= Jarrod Tanny =

American historian

Jarrod Tanny is a Canadian American professor of history and Charles and Hannah Block Distinguished Scholar in Jewish History at the University of North Carolina Wilmington. After completing his education through a master's degree in Canada, he came to the United States for a PhD in history at the University of California, Berkeley.

==Biography==

Tanny grew up in Montreal, Canada, and graduated from McGill University. He earned a master's degree in Russian and East European studies from the University of Toronto, and a Ph.D. in history from the University of California at Berkeley in 2008.

== Career ==
Tanny, then a professor of history at Ohio University, was hired in 2010 as the inaugural Block Scholar, a professorship named in honour of the parents of former State Senator Frank Block (American politician). His scholarly interests include Jewish humour and Russian Jewish history.
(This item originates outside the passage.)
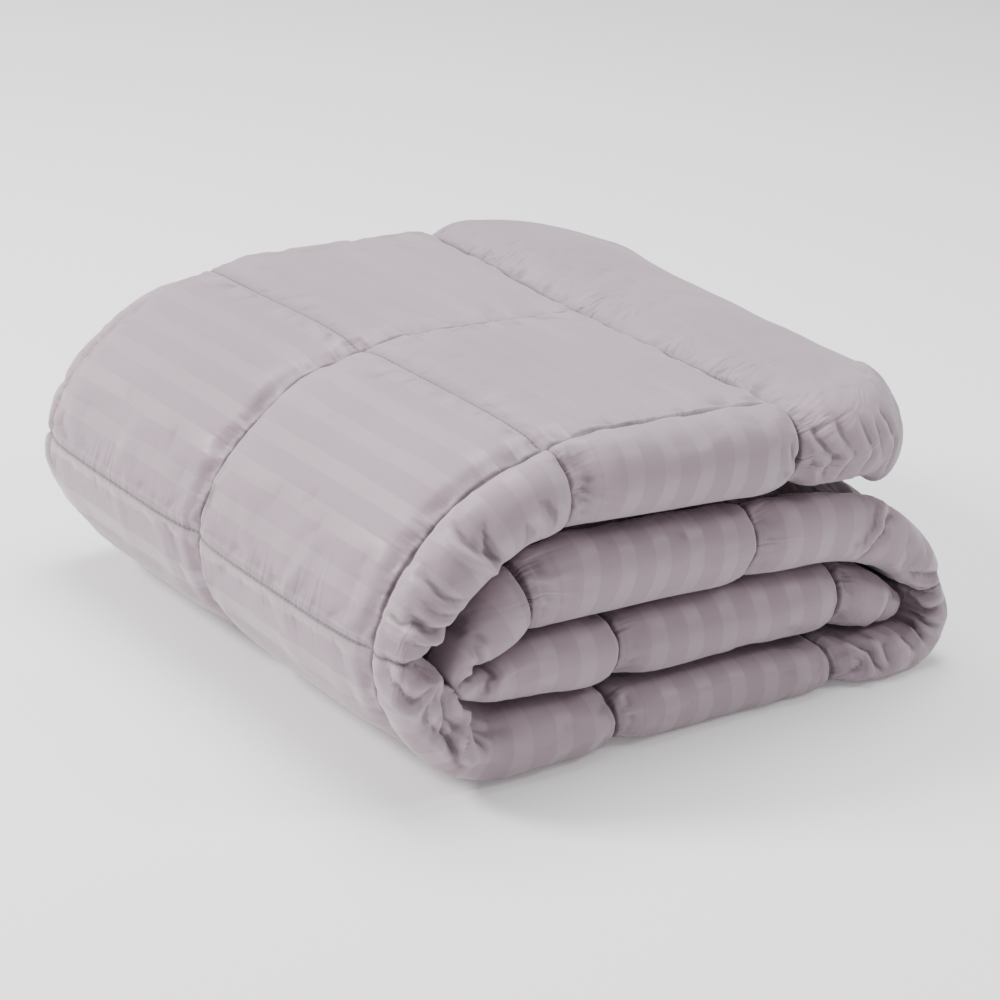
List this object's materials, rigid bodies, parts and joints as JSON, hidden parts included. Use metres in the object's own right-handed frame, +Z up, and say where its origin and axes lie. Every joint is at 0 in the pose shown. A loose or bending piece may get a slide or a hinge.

Tanny's 2011 book, City of Rogues and Schnorrers, explores Jewish life in 19th-century Odesa, Ukraine (then part of the Russian Empire), a free port and boomtown with a reputation for attracting "gangsters and swindlers..." along with ambitious men and women, some of whom attained great wealth.
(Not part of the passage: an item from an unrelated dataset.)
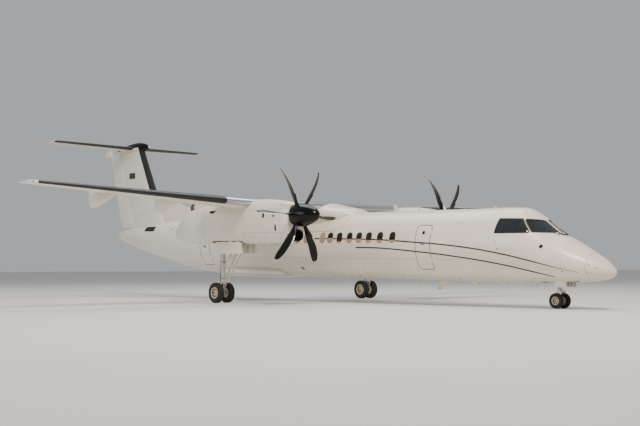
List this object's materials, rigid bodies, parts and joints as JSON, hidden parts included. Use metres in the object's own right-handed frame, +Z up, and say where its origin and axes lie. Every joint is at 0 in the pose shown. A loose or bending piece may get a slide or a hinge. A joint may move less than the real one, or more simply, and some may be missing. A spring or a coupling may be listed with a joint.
{
  "type": "turboprop airliner",
  "caption": "High-wing regional turboprop airliner with a T-tail, six-bladed propellers on wing nacelles and twin-wheel landing gear, parked.",
  "frame": {"origin": "on the ground under the middle of the overall length, on the plane of symmetry", "axes": "+X forward to the nose, +Y to port, +Z up"},
  "size_m": [32.7242, 28.42, 8.3928],
  "materials": {
    "white_paint": "gloss warm white paint",
    "radome_paint": "satin warm white paint over composite",
    "dark_glass": "dark tinted glass",
    "black_boot": "satin black rubber de-icing boot or black paint",
    "blade_composite": "satin black composite",
    "leg_paint": "semi-gloss pale grey paint",
    "heat_steel": "heat-stained bare metal",
    "cast_alloy": "painted cast alloy",
    "tyre_rubber": "worn matt rubber"
  },
  "bodies": {
    "airframe": {"fuselage": "white_paint", "wing_root_fairing": "white_paint", "nacelle_port": "white_paint", "nacelle_starboard": "white_paint", "main_gear_leg_port": "leg_paint", "main_gear_leg_starboard": "leg_paint", "wing_outer_port": "white_paint", "wing_outer_starboard": "white_paint", "flap_outboard_port": "white_paint", "flap_outboard_starboard": "white_paint", "tail_bullet": "white_paint", "radome": "radome_paint", "exhaust_port": "heat_steel", "exhaust_starboard": "heat_steel", "belly_fairing": "white_paint", "fin": "white_paint", "intake_lip_port": "black_boot", "intake_lip_starboard": "black_boot", "tailplane": "white_paint", "baggage_door_forward": "white_paint", "service_door_aft": "white_paint", "passenger_door_aft": "white_paint", "nose_gear_leg": "leg_paint", "windscreen_port": "dark_glass", "windscreen_starboard": "dark_glass", "side_window_port": "dark_glass", "side_window_starboard": "dark_glass", "flap_inboard_port": "white_paint", "flap_inboard_starboard": "white_paint", "wing_centre": "white_paint", "nose_gear_door_port": "white_paint", "nose_gear_door_starboard": "white_paint", "main_gear_door_outer_port": "white_paint", "main_gear_door_inner_port": "white_paint", "main_gear_door_outer_starboard": "white_paint", "main_gear_door_inner_starboard": "white_paint", "engine_port": "cast_alloy", "engine_starboard": "cast_alloy"},
    "propeller_port": {"propeller_port": "blade_composite", "spinner_port": "black_boot"},
    "propeller_starboard": {"propeller_starboard": "blade_composite", "spinner_starboard": "black_boot"},
    "main_wheels_port": {"main_wheels_port": "cast_alloy", "main_tyre_outer_port": "tyre_rubber", "main_tyre_inner_port": "tyre_rubber"},
    "main_wheels_starboard": {"main_wheels_starboard": "cast_alloy", "main_tyre_outer_starboard": "tyre_rubber", "main_tyre_inner_starboard": "tyre_rubber"},
    "nose_wheels": {"nose_wheels": "cast_alloy", "nose_tyre_port": "tyre_rubber", "nose_tyre_starboard": "tyre_rubber"},
    "nose_steering": {"nose_gear_steering": "leg_paint"},
    "airstair": {"airstair_door": "white_paint"},
    "rudder": {"rudder": "white_paint"},
    "aileron_port": {"aileron_port": "white_paint"},
    "aileron_starboard": {"aileron_starboard": "white_paint"},
    "elevator_port": {"elevator_port": "white_paint"},
    "elevator_starboard": {"elevator_starboard": "white_paint"}
  },
  "joints": [
    {"name": "propeller_port_spin", "type": "hinge", "parent": "airframe", "child": "propeller_port", "pos_m": [5.1787, 4.4, 3.54398], "axis": [0.9999, 0, -0.0172], "continuous": true},
    {"name": "propeller_starboard_spin", "type": "hinge", "parent": "airframe", "child": "propeller_starboard", "pos_m": [5.1787, -4.4, 3.54398], "axis": [0.9999, 0, -0.0172], "continuous": true},
    {"name": "main_wheels_port_spin", "type": "hinge", "parent": "airframe", "child": "main_wheels_port", "pos_m": [0.15443, 4.4, 0.43194], "axis": [0, 1, 0], "continuous": true},
    {"name": "main_wheels_starboard_spin", "type": "hinge", "parent": "airframe", "child": "main_wheels_starboard", "pos_m": [0.15443, -4.4, 0.43194], "axis": [0, 1, 0], "continuous": true},
    {"name": "nose_steering_turn", "type": "hinge", "parent": "airframe", "child": "nose_steering", "pos_m": [14.10042, 0, 0.66011], "axis": [0.0172, 0, 0.9999], "range_deg": [-65, 65]},
    {"name": "nose_wheels_spin", "type": "hinge", "parent": "nose_steering", "child": "nose_wheels", "pos_m": [14.09386, 0, 0.27896], "axis": [0, 1, 0], "continuous": true},
    {"name": "airstair_fold", "type": "hinge", "parent": "airframe", "child": "airstair", "pos_m": [11.41364, 1.058, 1.45194], "axis": [-0.9999, 0, 0.0172], "range_deg": [0, 130]},
    {"name": "rudder_turn", "type": "hinge", "parent": "airframe", "child": "rudder", "pos_m": [-13.36424, 0, 3.5329], "axis": [-0.2862, 0, 0.9582], "range_deg": [-18, 18]},
    {"name": "elevator_port_turn", "type": "hinge", "parent": "airframe", "child": "elevator_port", "pos_m": [-14.50479, 2.43, 8.16209], "axis": [0.0003, 0.9999, 0.016], "range_deg": [-20, 20]},
    {"name": "elevator_starboard_turn", "type": "hinge", "parent": "airframe", "child": "elevator_starboard", "pos_m": [-14.50479, -2.43, 8.16209], "axis": [-0.0003, 0.9999, -0.016], "range_deg": [-20, 20]},
    {"name": "aileron_port_turn", "type": "hinge", "parent": "airframe", "child": "aileron_port", "pos_m": [0.8396, 12.34, 4.50423], "axis": [0.0354, 0.9984, 0.043], "range_deg": [-17, 17]},
    {"name": "aileron_starboard_turn", "type": "hinge", "parent": "airframe", "child": "aileron_starboard", "pos_m": [0.8396, -12.34, 4.50423], "axis": [-0.0354, 0.9984, -0.043], "range_deg": [-17, 17]}
  ]
}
The Slavic and East European Journal, described City of Rogues and Schnorrers as, "serious and funny, informative and amusing, witty and well written." Reviewer Anna Shternshis cited Tanny's unusual ability to draw on both Russian and Yiddish sources, which she considers to be an important contribution in a field where scholarship has often been confined to a single language.

==Publications ==
- City of Rogues and Schnorrers: Russia's Jews and the Myth of Old Odesa. (Indiana University Press, 2011)
- "I Survived Teaching Jewish Studies in North Carolina" (Forward, March 22, 2015). Also published under the pseudonym Yid In Dixieland as "Bible Belt Blues: Tales of a Professional Canadian Jew in the American Deep South" (Shtetl Montreal, 2011).
- How To Boycott Israel For Dummies - New Campus Apartheid Edition. (Self-published)
- Jewish + Woke = Joke. (Self-published)
- The Gospel of Sarsour. (Self-published)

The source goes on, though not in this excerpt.